Second, to the extent a lessee with an NSO lease can horizontally drill into the leased federal minerals from nearby state or private land, and thus avoid surface disturbance of the leased federal land, drilling may be allowed without additional NEPA review. Under existing regulations, no further federal approval triggering NEPA would likely be needed to drill from state or private lands.

Third, consistent with CBD v. Salazar and Conner v. Burford, NSO lessees may be able to enter into “unitization” or “communitization agreements” with nearby federal lessees and thereby directionally drill into the leased federal minerals from other leased land that is not encumbered by an NSO provision. See 43 C.F.R. § 3217.11 (describing communitization agreements); id. § 3180 (describing unitization agreements). BLM’s approval of an APD for a well on the nearby federal lease, however, would be subject to NEPA and would face some litigation risk to the extent an adequate environmental review of fracking has not yet been completed for the larger area.

Finally, the oil and gas industry could work with BLM (and, where applicable, the Forest Service) to expedite more comprehensive and current NEPA reviews of fracking, and thus remedy the outdated RMP/EIS issue discussed above. Such a review may be more efficiently conducted at the regional level and address multiple RMPs than piecemeal at the leasing or drilling levels. These NEPA reviews likely would take the form of a programmatic EIS on fracking or new or supplemental EISs analyzing proposed RMP amendments specific to mineral management. Given tight federal budgets, industry may need strong support from Congress and agency leadership to move this process forward.[6] As long as NEPA’s conflict-of-interest provisions are not violated, industry may also be able to help fund independent contractors to complete the EIS process under the supervision of agency staff and decision-makers.

Conclusion

The CBD v.
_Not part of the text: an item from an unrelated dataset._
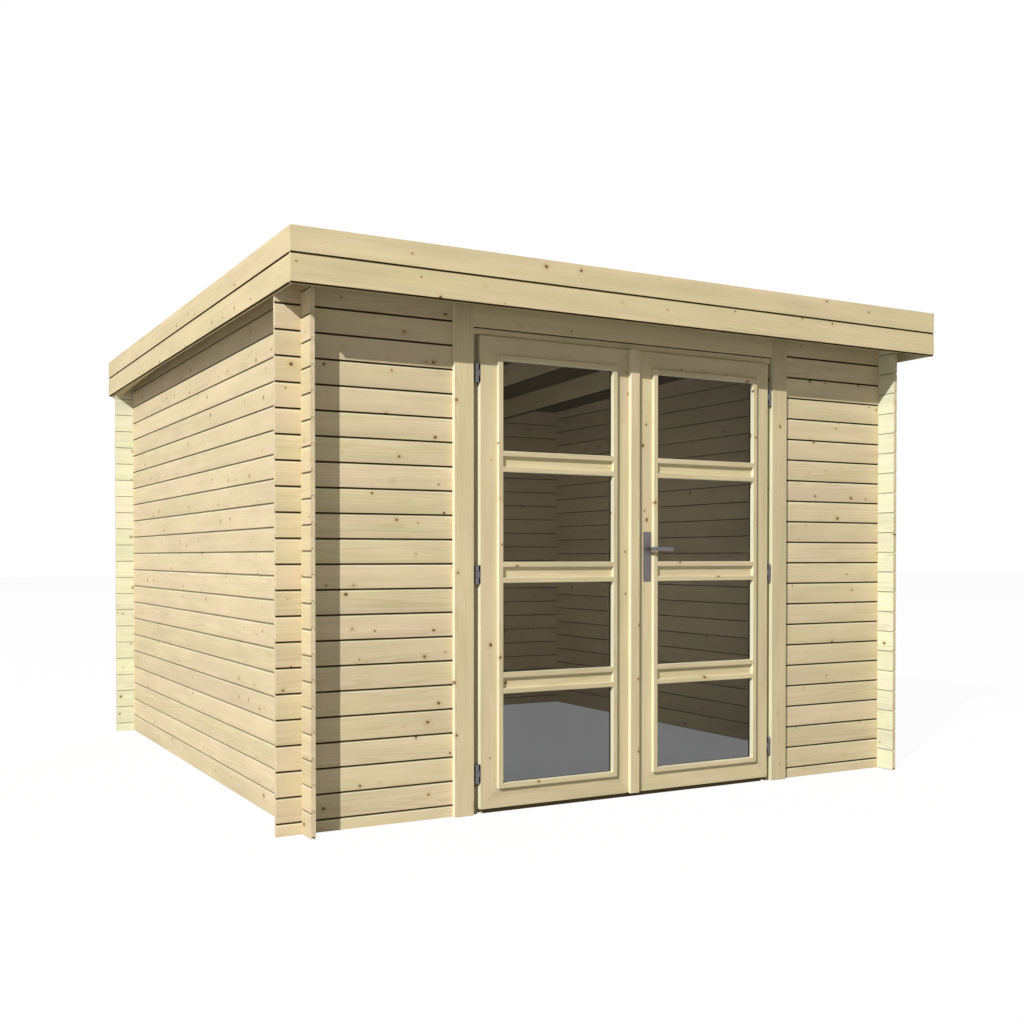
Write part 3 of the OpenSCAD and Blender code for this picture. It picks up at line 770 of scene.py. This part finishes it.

Salazar decision illustrates the thorny agency decision-making process that may lie ahead for parties interested in drilling in unconventional federal oil and gas reserves. While additional, updated NEPA analyses of fracking may ultimately be necessary before fracking on federal public lands hits full steam, the oil and gas industry may be able to tap into federal shale formations now by drilling horizontally from nearby leases.

Tyler Welti, who recently joined Perkins Coie’s Washington, D.C. office, was the fracking litigation lead for the U.S. Department of Justice, Environment and Natural Resources Division’s Natural Resources Section.

[1] BLM manages public lands pursuant to FLPMA, 43 U.S.C. §§ 1701–1785, while the Forest Service administers the National Forest System pursuant to the National Forest Management Act,16 U.S.C. §§ 1600–1687 (NFMA). NFMA similarly requires the Forest Service to issue “land and resource management plans” for units of the national forest system. 16 U.S.C. § 1604. Under the MLA, 30 U.S.C. §§ 181 et seq., BLM has authority to manage oil and gas resources on both BLM-managed public lands and Forest Service-managed national forests. 30 U.S.C. §226. This discussion focuses on BLM’s management of public lands but applies equally to management of national forest lands.

[2] The decision is unclear whether all four leases are deficient under NEPA because all four relied on the same EA, or whether the holding is limited to the two leases without NSO stipulations. The court requested further briefing on the remedy.

[3] The court pointed out that a 2010 U.S. House of Representatives Appropriation Conference Committee noted that recent advancements in fracking have resulted in a significant spike of natural gas production and that an EPA study predicted that by 2020 shale gas would comprise over 20% of the total U.S. gas supply. Order at 22–23.

[4] The court found that the degree of controversy regarding fracking, potential effects of fracking on public health and safety (especially water pollution), and level of uncertainty regarding the impacts of fracking all supported the need for an EIS. Order at 25–27.

[5] Other circuit courts have held similarly. SeeN.M. ex rel. Richardson v. BLM, 565 F.3d 683, 718 (10th Cir. 2009) (ruling that in oil and gas leasing, “assessment of all ‘reasonably foreseeable’ impacts must occur at the earliest practicable point, and must take place before an ‘irretrievable commitment of resources’ is made”); Sierra Club v. Peterson, 717 F.2d 1409, 1411-12 (D.C. Cir. 1983) (finding an “irreversible, irretrievable commitment of resources” when leases “d[id] not authorize the [agency] to preclude any activities which the lessee might propose”) (emphasis in original).

[6] Further complicating budget concerns is the fact that in areas where BLM manages the mineral estate and a different agency analyzes the surface estate, there may be disagreement between agencies about who should fund and staff the analyses. The line between “down-hole” impacts managed by BLM and surface impacts managed by other agencies can be unclear, particularly with respect to resources like water.